Identify each line below containing the string "joints" and copy it.

DATA:
---

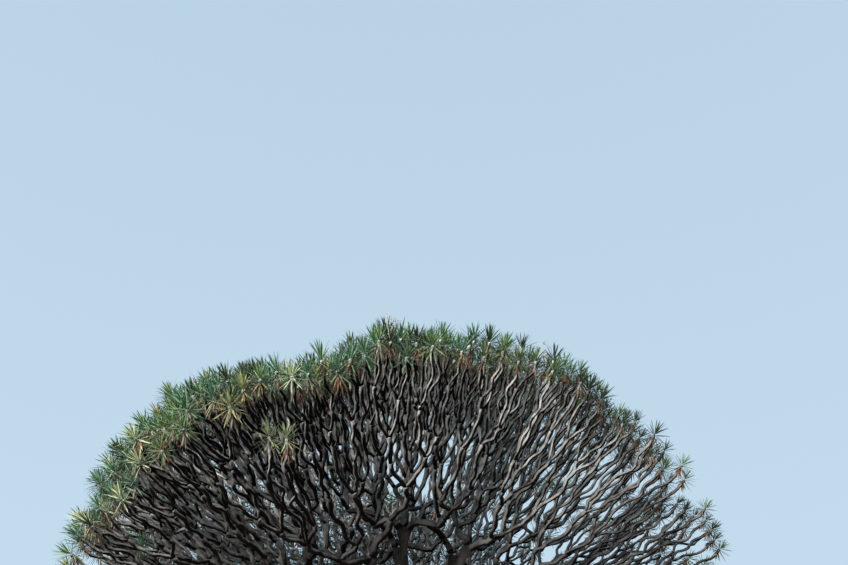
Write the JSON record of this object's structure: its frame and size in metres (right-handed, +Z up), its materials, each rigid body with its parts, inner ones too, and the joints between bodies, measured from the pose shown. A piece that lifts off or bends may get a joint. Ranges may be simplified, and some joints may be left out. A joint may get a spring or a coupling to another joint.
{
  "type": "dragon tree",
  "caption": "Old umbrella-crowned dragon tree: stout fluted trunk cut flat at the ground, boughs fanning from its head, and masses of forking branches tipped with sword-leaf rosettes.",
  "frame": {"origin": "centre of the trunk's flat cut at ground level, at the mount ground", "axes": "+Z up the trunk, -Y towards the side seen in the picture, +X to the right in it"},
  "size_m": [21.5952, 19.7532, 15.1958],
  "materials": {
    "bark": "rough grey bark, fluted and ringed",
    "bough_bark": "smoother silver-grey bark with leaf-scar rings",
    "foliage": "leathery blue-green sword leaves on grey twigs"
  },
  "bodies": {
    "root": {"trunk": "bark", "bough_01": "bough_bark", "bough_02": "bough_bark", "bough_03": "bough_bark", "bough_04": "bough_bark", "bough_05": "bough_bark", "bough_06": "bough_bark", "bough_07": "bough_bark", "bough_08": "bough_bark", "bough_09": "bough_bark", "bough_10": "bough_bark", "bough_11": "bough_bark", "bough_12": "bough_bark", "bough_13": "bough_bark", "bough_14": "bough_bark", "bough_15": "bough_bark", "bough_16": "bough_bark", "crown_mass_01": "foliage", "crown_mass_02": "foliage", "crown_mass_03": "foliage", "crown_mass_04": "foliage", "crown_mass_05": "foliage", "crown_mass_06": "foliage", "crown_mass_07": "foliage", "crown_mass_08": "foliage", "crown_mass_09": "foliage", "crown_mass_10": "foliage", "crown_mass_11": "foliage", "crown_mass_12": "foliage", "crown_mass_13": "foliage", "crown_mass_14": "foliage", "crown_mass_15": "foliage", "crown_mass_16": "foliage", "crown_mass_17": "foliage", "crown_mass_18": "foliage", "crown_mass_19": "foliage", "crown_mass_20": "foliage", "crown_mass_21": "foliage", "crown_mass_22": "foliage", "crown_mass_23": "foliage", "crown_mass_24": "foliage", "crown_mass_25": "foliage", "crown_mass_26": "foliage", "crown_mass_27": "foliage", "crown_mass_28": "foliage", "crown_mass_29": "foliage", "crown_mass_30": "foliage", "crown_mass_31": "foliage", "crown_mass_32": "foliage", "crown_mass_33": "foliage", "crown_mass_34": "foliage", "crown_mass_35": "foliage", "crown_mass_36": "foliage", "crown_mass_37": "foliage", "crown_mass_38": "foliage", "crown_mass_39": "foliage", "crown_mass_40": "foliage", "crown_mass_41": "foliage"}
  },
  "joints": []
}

---

EXERCISE RESULT:
Write the JSON record of this object's structure: its frame and size in metres (right-handed, +Z up), its materials, each rigid body with its parts, inner ones too, and the joints between bodies, measured from the pose shown. A piece that lifts off or bends may get a joint. Ranges may be simplified, and some joints may be left out. A joint may get a spring or a coupling to another joint.
  "joints": []